In August 2012, the new CQC Chief Executive David Behan commissioned a report by management consultants Grant Thornton. The report examined the CQC's response to complaints about baby and maternal deaths and injuries at Furness General Hospital in Barrow-in-Furness, Cumbria and was instigated by a complaint from a member of the public and "an allegation of a cover-up submitted by a whistleblower at CQC." It was published on 19 June 2013.

Among the findings, the CQC was "accused of quashing an internal review that uncovered weaknesses in its processes" and had allegedly "deleted the review of their failure to act on concerns about University Hospitals of Morecambe Bay NHS Trust." One CQC employee claimed that he was instructed by a senior manager "to destroy his review because it would expose the regulator to public criticism." The report concluded: "We think that the information contained in the [deleted] report was sufficiently important that the deliberate failure to provide it could properly be characterised as a 'cover-up'."
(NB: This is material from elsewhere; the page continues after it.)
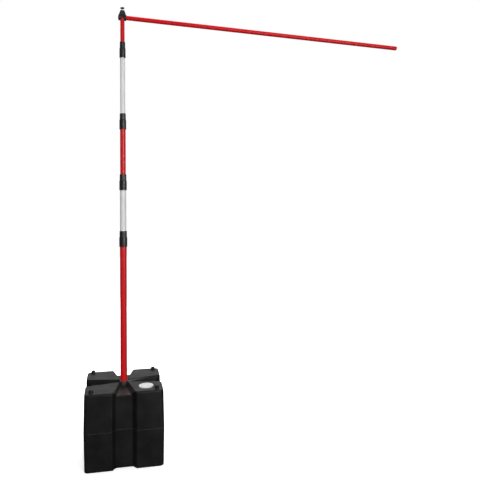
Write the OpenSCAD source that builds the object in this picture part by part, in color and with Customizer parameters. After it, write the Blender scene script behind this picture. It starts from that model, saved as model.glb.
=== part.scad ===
// Ballasted telescopic training stand with a swivelling boom.
// A four-lobed water tank carries a five-section mast. Each section is held by a twist lock,
// and the clamp head on top carries one long boom tube.
// Millimetres, +Z up. The origin is on the floor, under the mast's axis; the boom points to +X.

/* [Tank] */
// Width of the tank across its parting line, where it is widest
tank_width = 500; // [416:2:640]
// Height of the tank without its studs
tank_height = 484; // [380:1:620]
// Thickness of the moulded wall
tank_wall = 5; // [3:0.5:8]
// How much narrower each side is at the floor
tank_draft = 4; // [0:0.5:12]
// Radius of the vertical corners
corner_radius = 24; // [12:1:40]
// Bevel around the top edges
edge_bevel = 12; // [5:1:20]
// Bevel around the bottom edges
foot_bevel = 4; // [1:0.5:12]
// Width of each side channel at its mouth
channel_mouth = 150; // [100:2:190]
// Width of each side channel at its floor
channel_floor = 105; // [60:1:130]
// Depth of each side channel
channel_depth = 33; // [15:1:50]
// Depth of the top grooves at the outer edge
groove_depth = 28; // [15:1:45]
// Depth of the top grooves beside the mast
groove_depth_hub = 27; // [8:1:30]
// Width of the top grooves beside the mast
groove_width_hub = 44; // [30:1:70]
// Diameter of the stacking studs
stud_dia = 27; // [15:1:34]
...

In June 2013, following a series of critical reports and facing 30 civil claims for negligence, it was announced that the organisation would be subjected to a public inquiry. David Prior, who was appointed CQC Chair in February 2013, admitted that the organisation was "not fit for purpose." Jeremy Hunt, the Secretary of State for Health, issued an official apology in the House of Commons for "the appalling suffering" of the 30 families involved.
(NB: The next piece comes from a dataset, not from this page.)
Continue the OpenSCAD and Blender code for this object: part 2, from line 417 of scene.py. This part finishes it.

On 20 June 2013, Behan and Prior agreed to release the names of previously redacted senior managers within the Grant Thornton report, who it is alleged had suppressed the internal CQC report. The people named were Cynthia Bower, deputy CEO Jill Finney, and media manager Anna Jefferson, who were all said by Grant Thornton to be present at a meeting where deletion of a critical report was allegedly discussed. Bower and Jefferson immediately denied being involved in a cover-up. In a later interview with The Independent, Bower accused the CQC of commissioning the Grant Thornton report that was neither fair nor reasonable and "against natural justice", but admitted that the CQC inspection whilst she was CEO had failed to uncover failings at Morecambe Bay trust: "We should have registered it with conditions."